The de Broglie wavelength of an electron in the $$4^{th}$$ Bohr orbit is:

For an electron moving in a Bohr orbit, the de Broglie hypothesis tells us that its orbital circumference must accommodate an integral number of wavelengths. Mathematically, this statement is written as $$2\pi r_n = n\lambda,$$ where $$r_n$$ is the radius of the $$n^{\text{th}}$$ orbit, $$\lambda$$ is the de Broglie wavelength, and $$n$$ is the principal quantum number.

We want an explicit expression for $$\lambda,$$ so we solve the above equation for $$\lambda$$ by dividing both sides by $$n$$:

$$\lambda = \frac{2\pi r_n}{n}.$$

Next, we must substitute the Bohr‐model formula for the radius of the $$n^{\text{th}}$$ orbit of a hydrogen-like atom. That formula is $$r_n = n^2 a_0,$$ where $$a_0$$ is the Bohr radius (a universal constant for hydrogen).

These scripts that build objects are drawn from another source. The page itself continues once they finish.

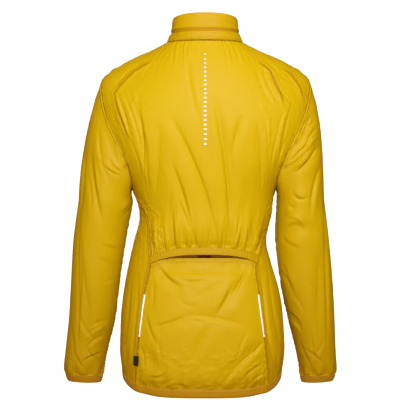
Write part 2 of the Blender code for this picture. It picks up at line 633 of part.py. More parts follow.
def make_zip_hardware(finish, collection, helpers):
    """A slider with an arch on its face, and a pull tab that hangs from its own top rim under it."""
    rail = collar_ring(np.full(80, 180.0), np.linspace(0, COLLAR_TOP_RING, 80))
    slider_z = float(rail[-1, 2]) - SLIDER_BELOW_TOP
    beside = np.abs(rail[:, 2] - slider_z) < SLIDER_HEIGHT / 2 + 0.002
    cloth_y = float(rail[beside, 1].min()) - FLOAT_GAP
    face_y = cloth_y - SLIDER_DEPTH
    slider = box(
        "zip_slider", (SLIDER_WIDTH, SLIDER_DEPTH, SLIDER_HEIGHT), (0, cloth_y - SLIDER_DEPTH / 2, slider_z),
        finish, collection, bevel=0.0008)
    reach = BRIDGE_OPEN + BRIDGE_THICK
    arch_size = (BRIDGE_WIDTH, reach + SLIDER_DEPTH / 2, BRIDGE_LENGTH)
    arch = box("arch", arch_size, (0, face_y - reach + arch_size[1] / 2, slider_z), finish, helpers)
    tunnel_size = (0.01, BRIDGE_OPEN, BRIDGE_LENGTH - 2 * BRIDGE_THICK)
    tunnel = box("tunnel", tunnel_size, (0, face_y - BRIDGE_OPEN / 2, slider_z), finish, helpers)
    combine(slider, arch, "UNION")
    combine(slider, tunnel, "DIFFERENCE")

    axis_y = face_y - BRIDGE_OPEN / 2
    pull = box(
        "zip_pull", (PULL_WIDTH, PULL_THICK, PULL_LENGTH), (0, axis_y, slider_z), finish, collection,
        bevel=0.00025, pivot=(0, 0, (PULL_THICK - PULL_LENGTH) / 2))
    eye_z = slider_z - PULL_THICK / 2 - WINDOW_LENGTH / 2
    eye = box("eye", (WINDOW_WIDTH, 0.01, WINDOW_LENGTH), (0, axis_y, eye_z), finish, helpers)
    combine(pull, eye, "DIFFERENCE")


def make_reflector(name, side, collection, finish):
    """A narrow strip on the tail panel, beside its seam, moved out from the panel's own points."""
    sign = 1 if side > 0 else -1
    tail = raised(tail_surface, tail_lift)

    def surface(across, along):
        z = REFLECTOR_FOOT_Z + (REFLECTOR_TOP_Z - REFLECTOR_FOOT_Z) * along
        top = torso_place(tail_edge_z(0.5 - 0.5 * sign))
        row = (torso_place(z) - PANEL_FOOT) / (top - PANEL_FOOT)
        chord = np.linalg.norm(tail(np.ones_like(row), row) - tail(np.zeros_like(row), row), axis=-1)
        width = chord * ARC_OVER_CHORD
        start, share = REFLECTOR_INSET / width, REFLECTOR_WIDTH / width
        column = start + share * across if sign > 0 else 1.0 - start - share * (1.0 - across)
        return tail(column, row)

    return cloth(
        name, moved_out(surface, FLOAT_GAP + REFLECTOR_THICK), 1, 10, finish, collection,
        wall=REFLECTOR_THICK)


def make_label(collection, finish):
    """A small plain woven label, sewn over the left seam just above the hem."""
    def surface(across, along):
        z = LABEL_Z + LABEL_HEIGHT * (along - 0.5)
        place = torso_place(z)
        seam = back_edge(place, 1)
        degree = np.linalg.norm(torso(seam + 1.0, place) - torso(seam, place), axis=-1)
        return torso(seam - (across - LABEL_SHARE_BEHIND) * LABEL_WIDTH / degree, place)

    return cloth(
        "label", moved_out(surface, 2 * FLOAT_GAP + LABEL_THICK), 3, 5, finish, collection,
        wall=LABEL_THICK)


def main():
    for existing in list(bpy.data.objects):
        bpy.data.objects.remove(existing, do_unlink=True)
    jacket = bpy.data.collections.new("windbreaker_jacket")
    helpers = bpy.data.collections.new("helpers")
    bpy.context.scene.collection.children.link(jacket)
    bpy.context.scene.collection.children.link(helpers)

    yellow = material("cloth_yellow", YELLOW, 0.5)
    binding = material("binding_yellow", YELLOW_BINDING, 0.55)
    zip_yellow = material("zip_yellow", YELLOW_BINDING, 0.4)
    silver = material("reflective", SILVER, 0.35)
    black = material("label_black", BLACK, 0.7)

    cloth("back_upper", raised(back_upper_surface, back_upper_lift), 44, sum(BACK_ROWS), yellow, jacket)
    band_out = moved_out(vent_band_surface, BAND_PROUD)
    cloth("vent_band", band_out, 26, 1, binding, jacket, wall=BAND)
    cloth("back_lower", raised(tail_surface, tail_lift), 26, TAIL_ROWS, yellow, jacket)
    for side, name in ((1, "left"), (-1, "right")):
        front = raised(front_surface(side), front_lift(side))
        cloth(f"front_{name}", front, 14, sum(FRONT_ROWS), yellow, jacket)
        sleeve = raised(sleeve_surface(side), sleeve_lift(side))
        for part, rows, (foot, top) in zip(("lower", "upper"), SLEEVE_ROWS, SLEEVE_ENDS):
            cloth(f"sleeve_{name}_{part}", stretch_of(sleeve, foot, top), SLEEVE_COLUMNS_ROUND, rows, yellow,
                  jacket, tube=True)
        cloth(f"cuff_{name}", moved_out(cuff_surface(side), BAND_PROUD), SLEEVE_COLUMNS_ROUND, 1, binding,
              jacket, wall=BAND, tube=True)
        make_reflector(f"reflector_{name}", side, jacket, silver)
    cloth("collar", raised(collar_surface, collar_lift), 32, 6, yellow, jacket)
    cloth("hem_band", moved_out(hem_surface, BAND_PROUD), 48, 1, binding, jacket, wall=BAND)
    cloth("zip_strip", zip_surface, 1, 30, zip_yellow, jacket)
    make_label(jacket, black)
    make_zip_hardware(zip_yellow, jacket, helpers)


main()
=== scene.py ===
"""The looks of a light yellow windbreaker: thin creased nylon, its bindings, seams and closed zip.

Units are metres, +Z up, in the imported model's own frame. The front faces -Y, and +X is the wearer's left.
Every cloth piece is a thin shell on the outer face of its solid, so the shapes of the solids are worked
out here again from the same tables, with finer creases, puckers and gathers on top.
"""
import math

import bmesh
import bpy
import numpy as np
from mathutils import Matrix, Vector


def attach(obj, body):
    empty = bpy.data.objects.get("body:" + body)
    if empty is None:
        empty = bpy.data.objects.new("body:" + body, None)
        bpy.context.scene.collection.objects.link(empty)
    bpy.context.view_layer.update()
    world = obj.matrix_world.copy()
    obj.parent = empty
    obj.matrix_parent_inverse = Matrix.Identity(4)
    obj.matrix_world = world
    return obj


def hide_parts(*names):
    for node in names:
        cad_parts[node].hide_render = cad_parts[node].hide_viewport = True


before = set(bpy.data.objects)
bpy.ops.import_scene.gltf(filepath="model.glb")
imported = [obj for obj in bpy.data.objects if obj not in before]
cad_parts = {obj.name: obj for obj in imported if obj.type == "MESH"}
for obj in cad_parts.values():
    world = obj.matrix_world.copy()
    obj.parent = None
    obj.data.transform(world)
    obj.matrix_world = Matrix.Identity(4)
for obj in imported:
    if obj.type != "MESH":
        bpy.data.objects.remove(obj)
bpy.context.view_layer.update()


def metres(*rows):
    """A table's rows of millimetres, as an array in metres."""
    return np.array(rows) / 1000


# ---- sizes shared with the solids ----------------------------------------------------------------
BAND = 0.0022
BAND_PROUD = 0.0004
SEAM_GAP = 0.0004
FLOAT_GAP = 0.0004

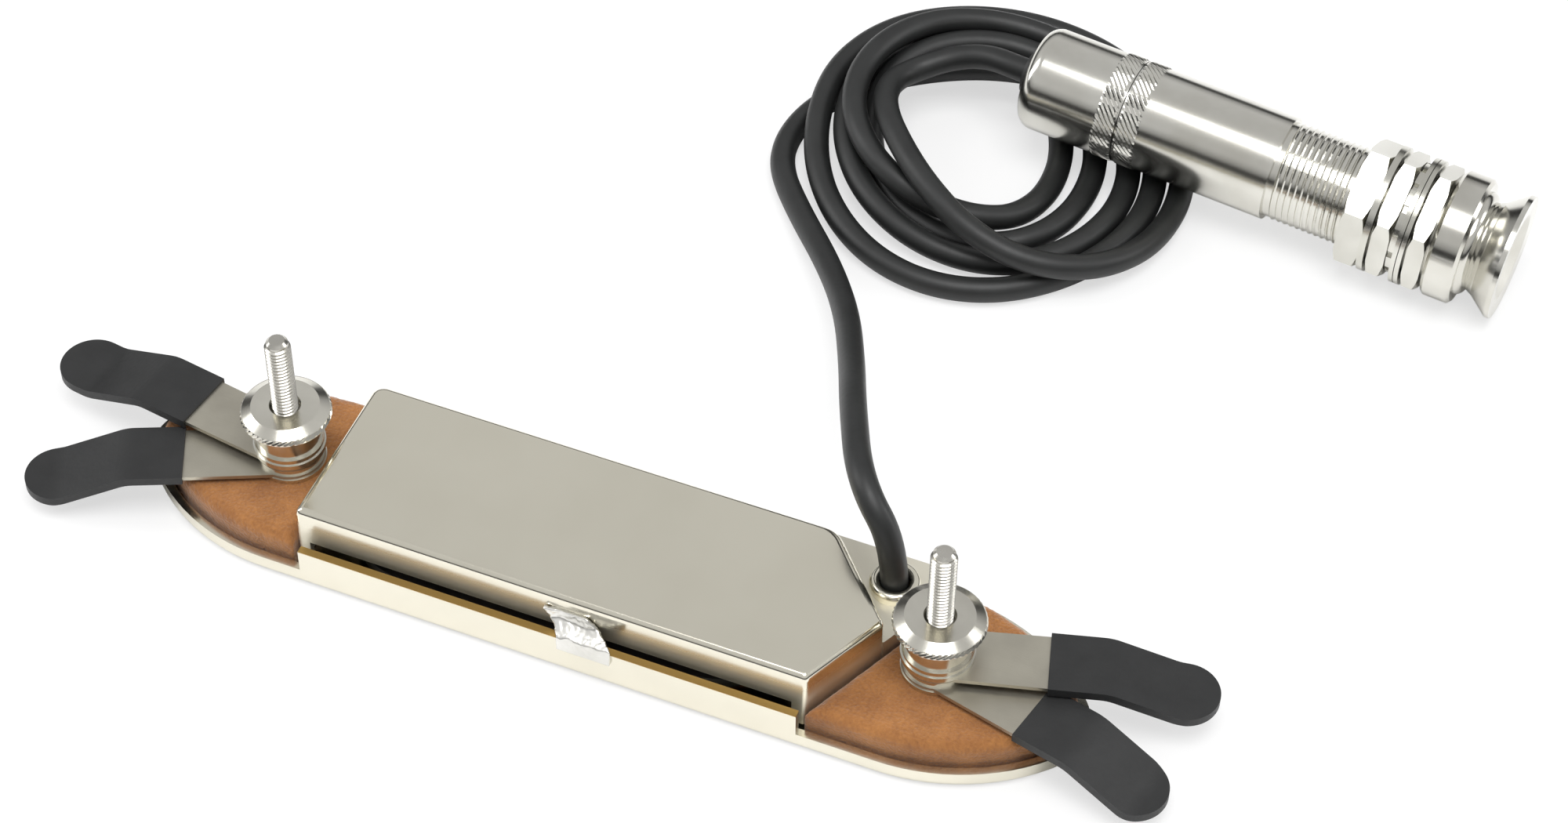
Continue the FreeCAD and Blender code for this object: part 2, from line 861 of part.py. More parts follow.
def leaves():
    half = S.stud_spacing / 2
    rows = [
        ("left_upper", UPPER_LEAF, -half, S.left_upper_heading, S.left_upper_reach),
        ("left_lower", LOWER_LEAF, -half, S.left_lower_heading, S.left_lower_reach),
        ("right_upper", UPPER_LEAF, half, S.right_upper_heading, S.right_upper_reach),
        ("right_lower", LOWER_LEAF, half, S.right_lower_heading, S.right_lower_reach),
    ]
    for name, level, along, heading, reach in rows:
        metal = leaf("leaf_" + name, level, along, heading)
        sleeve("sleeve_" + name, metal, level, along, heading, reach)


# Coil, magnet and board inside the box

BOARD_ALONG = slant_along(S.board_back, -END_WALL) - S.board_gap - S.board_length
FORMER_RIGHT = BOARD_ALONG - S.board_to_former
FORMER_LEFT = -S.cover_left + S.cover_sheet + S.former_end_gap
FORMER_HALF = (FORMER_RIGHT - FORMER_LEFT) / 2
FORMER_SIDE = COVER_HALF - S.cover_sheet - S.former_side_gap
CORE_HALF = FORMER_HALF - FORMER_SIDE + S.former_core_half
BLADE_HALF = CORE_HALF - S.blade_inset
COIL_MIDDLE = (FORMER_RIGHT + FORMER_LEFT) / 2


def long_oval(sketch, half_length, half_width):
    """An outline with straight sides and half-round ends about the coil's middle."""
    run = half_length - half_width
    outline(sketch, [
        (COIL_MIDDLE - run, -half_width),
        (COIL_MIDDLE + run, -half_width, half_width, -1),
        (COIL_MIDDLE + run + half_width, 0, half_width, -1),
        (COIL_MIDDLE + run, half_width),
        (COIL_MIDDLE - run, half_width, half_width, -1),
        (COIL_MIDDLE - run - half_width, 0, half_width, -1),
    ])


def coil_former():
    body = new_body("CoilFormer")
    low = sketch_on(body, "XY_Plane", S.sheet)
    long_oval(low, FORMER_HALF, FORMER_SIDE)
    pad(body, low, S.former_height)
    spool = sketch_on(body, "XY_Plane", S.sheet + S.former_flange)
    long_oval(spool, FORMER_HALF + S.sheet, FORMER_SIDE + S.sheet)
    long_oval(spool, CORE_HALF, S.former_core_half)
    pocket(body, spool, S.former_height - 2 * S.former_flange, upward=True)
    slot = sketch_on(body, "XY_Plane", S.sheet)
    box_outline(slot, COIL_MIDDLE - BLADE_HALF, COIL_MIDDLE + BLADE_HALF,
                -S.blade_half_thick, S.blade_half_thick)
    pocket(body, slot, upward=True)
    return node(body, "coil_former")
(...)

Substituting $$r_n = n^2 a_0$$ into the wavelength expression, we obtain

$$\lambda = \frac{2\pi(n^2 a_0)}{n}.$$

We simplify the fraction by cancelling one factor of $$n$$ in the numerator and the denominator:

$$\lambda = 2\pi n a_0.$$

Now we place the electron specifically in the $$4^{\text{th}}$$ Bohr orbit, which means we set $$n = 4.$$ Putting this value into the simplified formula gives

$$\lambda = 2\pi(4)a_0 = 8\pi a_0.$$

Thus the de Broglie wavelength of an electron in the fourth Bohr orbit is $$8\pi a_0.$$

Hence, the correct answer is Option D.